### Excerpted records
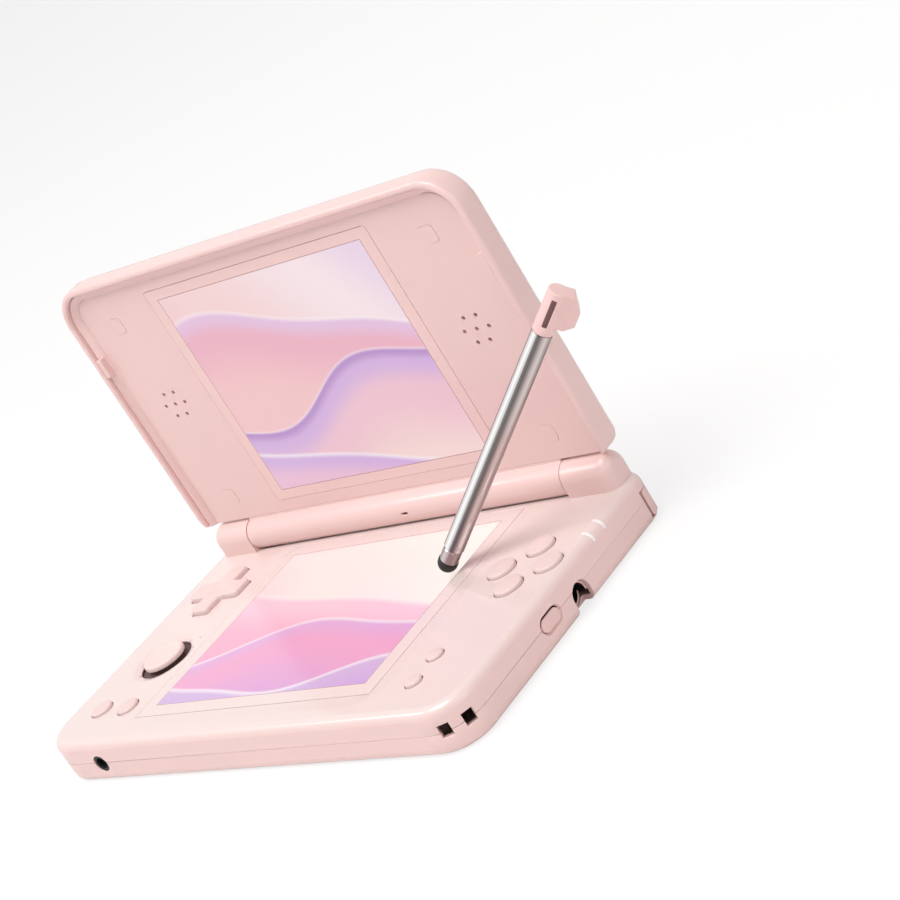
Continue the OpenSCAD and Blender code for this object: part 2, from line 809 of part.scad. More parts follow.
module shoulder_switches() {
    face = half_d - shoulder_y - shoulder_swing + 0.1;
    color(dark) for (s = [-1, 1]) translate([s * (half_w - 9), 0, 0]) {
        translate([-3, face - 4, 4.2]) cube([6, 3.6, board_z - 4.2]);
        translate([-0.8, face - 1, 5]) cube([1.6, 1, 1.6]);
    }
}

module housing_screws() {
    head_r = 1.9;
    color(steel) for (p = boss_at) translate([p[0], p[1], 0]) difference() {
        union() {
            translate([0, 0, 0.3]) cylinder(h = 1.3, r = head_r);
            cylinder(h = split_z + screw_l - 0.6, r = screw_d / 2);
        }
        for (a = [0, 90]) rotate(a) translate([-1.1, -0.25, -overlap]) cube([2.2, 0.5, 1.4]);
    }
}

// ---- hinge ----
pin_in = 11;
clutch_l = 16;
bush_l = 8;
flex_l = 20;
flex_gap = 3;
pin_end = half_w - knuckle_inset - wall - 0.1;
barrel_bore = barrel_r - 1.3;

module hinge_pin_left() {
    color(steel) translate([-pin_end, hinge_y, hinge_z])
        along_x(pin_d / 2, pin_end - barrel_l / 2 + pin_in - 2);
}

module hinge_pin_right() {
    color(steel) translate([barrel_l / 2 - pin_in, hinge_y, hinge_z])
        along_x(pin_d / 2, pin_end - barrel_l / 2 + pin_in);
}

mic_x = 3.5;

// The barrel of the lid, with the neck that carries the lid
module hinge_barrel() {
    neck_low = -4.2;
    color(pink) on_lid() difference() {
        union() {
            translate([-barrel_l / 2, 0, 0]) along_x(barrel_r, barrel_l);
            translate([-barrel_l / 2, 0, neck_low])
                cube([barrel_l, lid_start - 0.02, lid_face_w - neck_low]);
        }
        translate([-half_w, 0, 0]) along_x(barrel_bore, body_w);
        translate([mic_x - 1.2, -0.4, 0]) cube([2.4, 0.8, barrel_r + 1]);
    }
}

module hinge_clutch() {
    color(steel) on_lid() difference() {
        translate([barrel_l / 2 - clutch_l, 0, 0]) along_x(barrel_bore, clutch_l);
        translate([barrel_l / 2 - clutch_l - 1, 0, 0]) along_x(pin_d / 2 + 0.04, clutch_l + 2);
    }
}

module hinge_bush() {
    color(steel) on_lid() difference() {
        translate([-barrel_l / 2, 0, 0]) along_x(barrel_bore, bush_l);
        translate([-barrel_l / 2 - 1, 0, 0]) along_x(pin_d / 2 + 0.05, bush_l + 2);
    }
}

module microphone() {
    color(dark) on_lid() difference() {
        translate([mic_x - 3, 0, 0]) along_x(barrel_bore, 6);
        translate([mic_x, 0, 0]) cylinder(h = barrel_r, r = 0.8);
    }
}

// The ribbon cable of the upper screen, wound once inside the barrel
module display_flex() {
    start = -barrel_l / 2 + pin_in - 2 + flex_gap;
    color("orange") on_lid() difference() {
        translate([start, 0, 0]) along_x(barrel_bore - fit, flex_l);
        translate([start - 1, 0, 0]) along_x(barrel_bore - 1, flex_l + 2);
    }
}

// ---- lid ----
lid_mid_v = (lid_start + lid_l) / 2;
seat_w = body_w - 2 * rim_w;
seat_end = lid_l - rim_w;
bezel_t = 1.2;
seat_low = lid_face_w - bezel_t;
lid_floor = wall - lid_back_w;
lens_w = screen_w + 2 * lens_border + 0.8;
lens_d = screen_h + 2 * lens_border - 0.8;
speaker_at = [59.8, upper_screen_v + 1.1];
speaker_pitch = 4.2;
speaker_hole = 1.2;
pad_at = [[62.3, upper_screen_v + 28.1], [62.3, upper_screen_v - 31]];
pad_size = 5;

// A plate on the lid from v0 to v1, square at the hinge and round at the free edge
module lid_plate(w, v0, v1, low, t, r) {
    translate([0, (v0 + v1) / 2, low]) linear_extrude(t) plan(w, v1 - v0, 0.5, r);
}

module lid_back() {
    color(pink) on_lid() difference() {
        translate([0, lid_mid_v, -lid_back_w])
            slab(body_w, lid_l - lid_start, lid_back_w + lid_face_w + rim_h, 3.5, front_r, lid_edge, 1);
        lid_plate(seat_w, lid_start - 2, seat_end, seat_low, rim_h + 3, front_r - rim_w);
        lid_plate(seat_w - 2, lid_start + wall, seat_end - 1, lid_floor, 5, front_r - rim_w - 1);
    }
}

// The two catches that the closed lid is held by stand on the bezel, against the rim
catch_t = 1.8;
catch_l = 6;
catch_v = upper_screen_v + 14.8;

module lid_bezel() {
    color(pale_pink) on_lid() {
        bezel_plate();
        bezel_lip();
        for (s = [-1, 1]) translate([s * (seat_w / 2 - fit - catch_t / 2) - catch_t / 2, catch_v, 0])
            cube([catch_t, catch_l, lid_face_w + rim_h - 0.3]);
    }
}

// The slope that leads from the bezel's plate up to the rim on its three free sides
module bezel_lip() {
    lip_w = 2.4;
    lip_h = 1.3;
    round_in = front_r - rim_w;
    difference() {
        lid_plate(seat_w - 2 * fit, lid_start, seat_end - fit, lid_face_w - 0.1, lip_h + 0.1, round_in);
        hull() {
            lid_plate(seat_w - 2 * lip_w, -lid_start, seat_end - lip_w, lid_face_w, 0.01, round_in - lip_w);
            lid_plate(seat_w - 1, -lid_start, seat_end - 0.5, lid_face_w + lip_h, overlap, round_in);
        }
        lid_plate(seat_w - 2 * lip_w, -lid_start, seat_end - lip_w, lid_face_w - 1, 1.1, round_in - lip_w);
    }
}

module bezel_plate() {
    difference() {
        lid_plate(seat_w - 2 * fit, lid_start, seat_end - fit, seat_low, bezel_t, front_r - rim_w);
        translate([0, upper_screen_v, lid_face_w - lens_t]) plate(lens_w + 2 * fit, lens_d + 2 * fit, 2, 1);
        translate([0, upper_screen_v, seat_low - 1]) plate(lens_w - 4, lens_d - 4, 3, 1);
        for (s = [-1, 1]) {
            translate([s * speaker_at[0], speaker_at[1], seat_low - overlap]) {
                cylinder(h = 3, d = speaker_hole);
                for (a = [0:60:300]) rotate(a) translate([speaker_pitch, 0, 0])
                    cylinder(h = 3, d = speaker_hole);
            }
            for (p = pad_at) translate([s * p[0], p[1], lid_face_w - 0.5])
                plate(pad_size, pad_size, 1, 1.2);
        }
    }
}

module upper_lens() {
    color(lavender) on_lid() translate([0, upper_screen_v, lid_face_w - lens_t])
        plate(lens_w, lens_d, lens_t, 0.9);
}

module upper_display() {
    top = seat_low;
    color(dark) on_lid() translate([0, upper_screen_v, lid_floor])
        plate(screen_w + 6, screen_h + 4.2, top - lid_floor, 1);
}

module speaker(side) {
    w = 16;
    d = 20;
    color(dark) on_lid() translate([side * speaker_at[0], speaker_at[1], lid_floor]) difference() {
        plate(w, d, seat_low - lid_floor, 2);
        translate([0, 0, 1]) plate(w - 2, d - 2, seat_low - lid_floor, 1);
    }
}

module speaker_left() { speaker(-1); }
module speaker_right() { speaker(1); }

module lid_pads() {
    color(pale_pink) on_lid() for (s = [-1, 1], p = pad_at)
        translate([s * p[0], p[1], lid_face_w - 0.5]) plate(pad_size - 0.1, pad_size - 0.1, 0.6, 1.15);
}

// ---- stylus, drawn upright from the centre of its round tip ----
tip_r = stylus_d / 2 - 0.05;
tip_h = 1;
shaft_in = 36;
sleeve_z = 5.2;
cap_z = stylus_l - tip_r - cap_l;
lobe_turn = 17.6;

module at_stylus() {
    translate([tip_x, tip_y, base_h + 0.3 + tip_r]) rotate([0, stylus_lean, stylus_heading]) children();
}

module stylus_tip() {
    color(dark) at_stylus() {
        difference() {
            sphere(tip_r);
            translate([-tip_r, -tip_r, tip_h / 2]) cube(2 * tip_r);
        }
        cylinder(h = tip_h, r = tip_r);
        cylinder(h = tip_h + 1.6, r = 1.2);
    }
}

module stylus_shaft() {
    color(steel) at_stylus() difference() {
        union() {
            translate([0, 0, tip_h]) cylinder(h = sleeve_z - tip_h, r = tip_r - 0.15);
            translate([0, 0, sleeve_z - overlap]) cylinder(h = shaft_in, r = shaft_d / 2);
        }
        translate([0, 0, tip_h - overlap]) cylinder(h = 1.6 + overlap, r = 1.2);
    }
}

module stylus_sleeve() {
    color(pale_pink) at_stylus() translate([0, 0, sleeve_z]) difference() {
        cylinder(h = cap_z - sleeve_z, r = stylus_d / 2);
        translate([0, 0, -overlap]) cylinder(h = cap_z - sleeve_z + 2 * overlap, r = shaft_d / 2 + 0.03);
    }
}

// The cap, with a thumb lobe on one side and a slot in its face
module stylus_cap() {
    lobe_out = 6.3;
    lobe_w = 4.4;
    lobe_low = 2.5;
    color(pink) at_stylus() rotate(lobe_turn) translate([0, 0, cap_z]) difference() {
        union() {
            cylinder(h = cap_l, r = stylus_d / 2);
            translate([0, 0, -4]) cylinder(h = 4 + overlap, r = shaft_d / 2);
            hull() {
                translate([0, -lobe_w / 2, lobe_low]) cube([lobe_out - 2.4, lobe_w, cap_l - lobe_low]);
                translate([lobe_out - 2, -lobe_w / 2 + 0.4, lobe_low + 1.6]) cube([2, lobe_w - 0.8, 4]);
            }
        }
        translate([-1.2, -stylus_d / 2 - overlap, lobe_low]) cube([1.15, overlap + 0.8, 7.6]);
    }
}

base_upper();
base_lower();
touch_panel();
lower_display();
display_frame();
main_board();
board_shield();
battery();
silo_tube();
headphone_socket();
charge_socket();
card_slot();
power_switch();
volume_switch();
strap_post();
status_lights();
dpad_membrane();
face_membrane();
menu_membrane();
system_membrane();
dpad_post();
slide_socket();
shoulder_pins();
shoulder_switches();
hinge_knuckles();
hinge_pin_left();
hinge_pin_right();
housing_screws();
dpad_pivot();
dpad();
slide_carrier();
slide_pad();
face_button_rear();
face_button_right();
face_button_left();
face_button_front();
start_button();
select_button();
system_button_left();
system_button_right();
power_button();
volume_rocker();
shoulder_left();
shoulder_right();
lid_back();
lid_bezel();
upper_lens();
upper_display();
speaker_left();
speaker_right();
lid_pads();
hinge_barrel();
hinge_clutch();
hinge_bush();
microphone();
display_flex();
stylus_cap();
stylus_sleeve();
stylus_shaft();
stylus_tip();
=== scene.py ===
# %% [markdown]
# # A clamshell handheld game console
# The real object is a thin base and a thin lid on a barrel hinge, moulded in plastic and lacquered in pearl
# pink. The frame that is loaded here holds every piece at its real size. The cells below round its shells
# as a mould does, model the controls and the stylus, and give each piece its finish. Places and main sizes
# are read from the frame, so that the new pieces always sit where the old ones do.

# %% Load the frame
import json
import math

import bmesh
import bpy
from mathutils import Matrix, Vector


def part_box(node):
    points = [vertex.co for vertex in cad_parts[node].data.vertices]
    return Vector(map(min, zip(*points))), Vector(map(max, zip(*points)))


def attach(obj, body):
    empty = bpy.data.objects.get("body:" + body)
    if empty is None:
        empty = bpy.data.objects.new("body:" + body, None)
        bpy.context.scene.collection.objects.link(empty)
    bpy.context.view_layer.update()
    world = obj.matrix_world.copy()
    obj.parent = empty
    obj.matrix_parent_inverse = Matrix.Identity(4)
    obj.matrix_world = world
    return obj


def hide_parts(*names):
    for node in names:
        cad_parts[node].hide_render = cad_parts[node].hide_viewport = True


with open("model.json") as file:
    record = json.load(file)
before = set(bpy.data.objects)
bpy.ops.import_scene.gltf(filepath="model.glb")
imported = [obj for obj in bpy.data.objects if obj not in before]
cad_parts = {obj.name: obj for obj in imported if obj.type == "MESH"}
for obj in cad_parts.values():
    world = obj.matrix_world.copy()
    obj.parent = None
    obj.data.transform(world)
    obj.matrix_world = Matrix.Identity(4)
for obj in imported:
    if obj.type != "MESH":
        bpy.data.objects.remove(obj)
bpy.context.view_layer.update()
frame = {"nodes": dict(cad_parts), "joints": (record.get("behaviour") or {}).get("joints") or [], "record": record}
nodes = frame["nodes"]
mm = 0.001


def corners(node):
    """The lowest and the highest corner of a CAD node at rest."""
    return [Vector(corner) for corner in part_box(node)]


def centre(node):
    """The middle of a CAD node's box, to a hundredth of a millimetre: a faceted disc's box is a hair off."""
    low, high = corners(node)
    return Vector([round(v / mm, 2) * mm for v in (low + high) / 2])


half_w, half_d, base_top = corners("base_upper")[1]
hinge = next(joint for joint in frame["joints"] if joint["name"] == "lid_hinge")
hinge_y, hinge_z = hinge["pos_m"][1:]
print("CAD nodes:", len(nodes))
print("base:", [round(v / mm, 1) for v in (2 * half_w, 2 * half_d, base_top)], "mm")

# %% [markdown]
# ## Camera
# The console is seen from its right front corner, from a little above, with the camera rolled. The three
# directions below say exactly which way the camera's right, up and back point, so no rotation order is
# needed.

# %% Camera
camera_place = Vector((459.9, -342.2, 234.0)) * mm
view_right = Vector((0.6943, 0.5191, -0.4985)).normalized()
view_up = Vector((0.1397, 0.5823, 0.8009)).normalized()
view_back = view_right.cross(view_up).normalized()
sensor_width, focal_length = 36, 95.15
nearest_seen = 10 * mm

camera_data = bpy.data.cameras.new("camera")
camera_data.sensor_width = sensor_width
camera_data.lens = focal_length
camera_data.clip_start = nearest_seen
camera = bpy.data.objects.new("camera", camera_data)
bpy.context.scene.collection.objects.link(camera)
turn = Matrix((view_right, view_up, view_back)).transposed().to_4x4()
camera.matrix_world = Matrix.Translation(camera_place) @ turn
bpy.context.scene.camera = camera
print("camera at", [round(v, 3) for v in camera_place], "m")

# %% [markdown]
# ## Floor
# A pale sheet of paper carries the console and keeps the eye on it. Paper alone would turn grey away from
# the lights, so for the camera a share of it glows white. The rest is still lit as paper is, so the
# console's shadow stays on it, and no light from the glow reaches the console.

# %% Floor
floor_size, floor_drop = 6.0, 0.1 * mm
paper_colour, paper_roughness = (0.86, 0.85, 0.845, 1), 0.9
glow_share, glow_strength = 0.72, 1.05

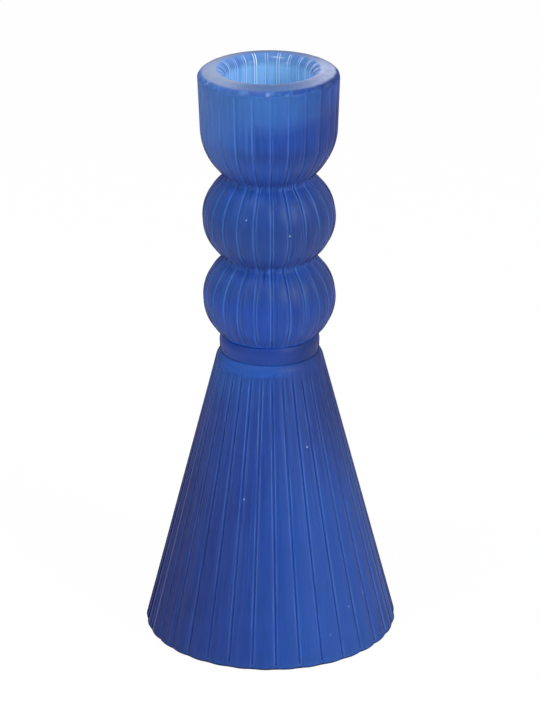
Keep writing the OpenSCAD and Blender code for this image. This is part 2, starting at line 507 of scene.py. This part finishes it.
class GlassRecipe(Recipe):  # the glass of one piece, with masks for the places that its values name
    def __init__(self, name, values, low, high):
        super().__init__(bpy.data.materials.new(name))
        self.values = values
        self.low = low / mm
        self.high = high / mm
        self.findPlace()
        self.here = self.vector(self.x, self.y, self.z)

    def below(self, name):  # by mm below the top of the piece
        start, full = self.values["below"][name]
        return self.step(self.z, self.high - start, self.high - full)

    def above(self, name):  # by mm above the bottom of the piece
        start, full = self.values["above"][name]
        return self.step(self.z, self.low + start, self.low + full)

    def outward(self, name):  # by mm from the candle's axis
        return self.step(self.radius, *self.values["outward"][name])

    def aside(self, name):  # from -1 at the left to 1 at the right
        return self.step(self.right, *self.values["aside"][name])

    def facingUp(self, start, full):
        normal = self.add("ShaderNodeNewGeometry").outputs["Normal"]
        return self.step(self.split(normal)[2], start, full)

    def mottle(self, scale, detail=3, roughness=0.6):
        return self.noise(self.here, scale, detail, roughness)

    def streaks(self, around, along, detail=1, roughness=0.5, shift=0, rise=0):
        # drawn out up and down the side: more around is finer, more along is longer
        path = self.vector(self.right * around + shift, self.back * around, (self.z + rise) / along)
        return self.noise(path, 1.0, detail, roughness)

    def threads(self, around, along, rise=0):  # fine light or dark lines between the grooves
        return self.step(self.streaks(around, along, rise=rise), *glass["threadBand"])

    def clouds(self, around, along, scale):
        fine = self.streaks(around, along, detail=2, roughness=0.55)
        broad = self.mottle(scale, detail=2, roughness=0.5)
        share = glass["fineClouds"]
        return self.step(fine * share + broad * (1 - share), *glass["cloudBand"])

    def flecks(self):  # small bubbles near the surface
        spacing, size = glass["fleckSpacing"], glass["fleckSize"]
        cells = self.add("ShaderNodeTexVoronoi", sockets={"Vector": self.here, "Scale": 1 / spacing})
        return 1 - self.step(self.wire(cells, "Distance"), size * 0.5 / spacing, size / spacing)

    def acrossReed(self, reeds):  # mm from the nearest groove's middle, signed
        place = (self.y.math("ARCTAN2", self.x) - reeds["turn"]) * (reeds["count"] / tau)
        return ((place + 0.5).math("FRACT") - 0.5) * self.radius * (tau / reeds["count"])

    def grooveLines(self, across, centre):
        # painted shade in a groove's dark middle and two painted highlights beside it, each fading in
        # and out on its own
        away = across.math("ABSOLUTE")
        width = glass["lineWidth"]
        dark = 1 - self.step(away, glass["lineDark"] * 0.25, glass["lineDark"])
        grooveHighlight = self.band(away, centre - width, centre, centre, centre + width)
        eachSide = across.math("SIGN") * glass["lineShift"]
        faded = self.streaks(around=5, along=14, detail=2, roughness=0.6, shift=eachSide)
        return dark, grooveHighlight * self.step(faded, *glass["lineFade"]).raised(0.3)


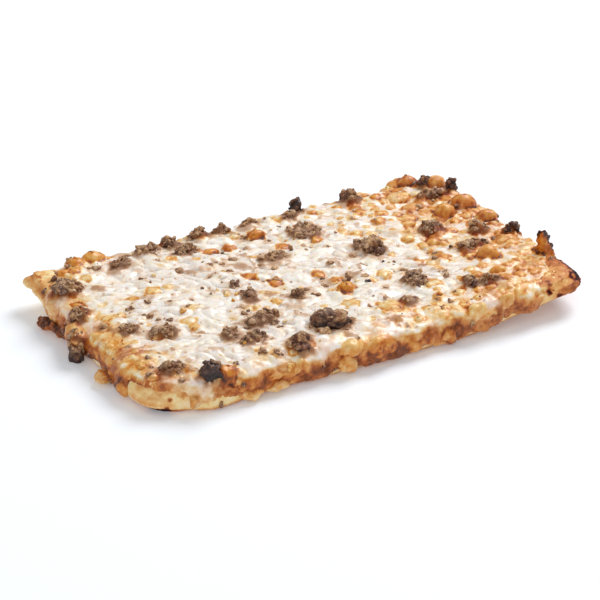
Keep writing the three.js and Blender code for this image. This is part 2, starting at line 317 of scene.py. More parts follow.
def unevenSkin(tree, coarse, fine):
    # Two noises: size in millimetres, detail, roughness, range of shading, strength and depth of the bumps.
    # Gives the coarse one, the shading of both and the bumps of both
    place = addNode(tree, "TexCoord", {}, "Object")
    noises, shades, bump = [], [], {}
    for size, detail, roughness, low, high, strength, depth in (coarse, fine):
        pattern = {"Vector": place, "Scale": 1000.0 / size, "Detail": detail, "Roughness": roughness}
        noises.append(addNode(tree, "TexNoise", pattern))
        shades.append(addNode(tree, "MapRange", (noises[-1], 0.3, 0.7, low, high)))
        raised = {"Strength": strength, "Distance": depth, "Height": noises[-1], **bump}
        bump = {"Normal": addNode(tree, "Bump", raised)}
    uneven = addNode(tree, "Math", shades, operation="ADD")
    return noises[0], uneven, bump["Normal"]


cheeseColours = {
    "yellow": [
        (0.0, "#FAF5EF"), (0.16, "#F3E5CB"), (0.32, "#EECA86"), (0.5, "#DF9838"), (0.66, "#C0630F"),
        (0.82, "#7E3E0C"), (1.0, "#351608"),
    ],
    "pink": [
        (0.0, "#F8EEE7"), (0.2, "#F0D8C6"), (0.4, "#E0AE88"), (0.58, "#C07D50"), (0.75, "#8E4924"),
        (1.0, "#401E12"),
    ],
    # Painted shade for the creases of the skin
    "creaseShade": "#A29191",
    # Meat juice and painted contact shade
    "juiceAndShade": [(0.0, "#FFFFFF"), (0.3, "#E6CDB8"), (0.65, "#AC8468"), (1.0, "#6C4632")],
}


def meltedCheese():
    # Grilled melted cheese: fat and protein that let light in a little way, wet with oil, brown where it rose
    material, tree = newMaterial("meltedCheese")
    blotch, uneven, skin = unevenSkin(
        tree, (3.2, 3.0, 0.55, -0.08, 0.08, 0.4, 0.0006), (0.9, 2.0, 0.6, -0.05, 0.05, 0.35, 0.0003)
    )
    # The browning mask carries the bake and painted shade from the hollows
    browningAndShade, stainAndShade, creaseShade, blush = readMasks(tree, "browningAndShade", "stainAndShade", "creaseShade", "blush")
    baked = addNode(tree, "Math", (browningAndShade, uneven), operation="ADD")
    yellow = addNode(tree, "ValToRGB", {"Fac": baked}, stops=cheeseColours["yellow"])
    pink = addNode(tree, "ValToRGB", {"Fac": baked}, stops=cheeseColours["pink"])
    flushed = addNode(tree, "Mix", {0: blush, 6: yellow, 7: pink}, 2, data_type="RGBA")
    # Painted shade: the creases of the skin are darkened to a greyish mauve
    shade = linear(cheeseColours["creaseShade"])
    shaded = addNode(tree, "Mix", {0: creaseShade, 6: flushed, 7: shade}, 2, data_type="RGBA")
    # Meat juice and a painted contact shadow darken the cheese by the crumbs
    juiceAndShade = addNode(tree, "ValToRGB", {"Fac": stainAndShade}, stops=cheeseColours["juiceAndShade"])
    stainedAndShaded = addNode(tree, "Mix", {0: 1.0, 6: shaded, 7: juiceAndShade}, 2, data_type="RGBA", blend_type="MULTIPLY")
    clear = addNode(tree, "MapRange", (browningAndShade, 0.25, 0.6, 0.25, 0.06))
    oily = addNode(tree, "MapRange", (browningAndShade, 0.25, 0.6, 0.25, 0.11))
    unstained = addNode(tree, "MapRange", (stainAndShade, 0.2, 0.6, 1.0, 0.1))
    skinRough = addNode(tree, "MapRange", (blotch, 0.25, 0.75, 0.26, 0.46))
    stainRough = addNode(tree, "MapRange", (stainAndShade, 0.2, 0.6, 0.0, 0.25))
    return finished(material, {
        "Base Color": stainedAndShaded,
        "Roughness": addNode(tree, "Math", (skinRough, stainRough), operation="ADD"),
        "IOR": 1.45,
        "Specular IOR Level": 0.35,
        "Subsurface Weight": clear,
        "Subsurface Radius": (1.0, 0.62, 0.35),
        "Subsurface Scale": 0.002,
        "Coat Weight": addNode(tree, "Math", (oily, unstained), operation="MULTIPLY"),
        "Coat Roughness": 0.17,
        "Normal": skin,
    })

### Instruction
Note every line above where the string "collection" shows up, and copy those lines.

### Written solution
        bpy.context.scene.collection.objects.link(empty)
bpy.context.scene.collection.objects.link(camera)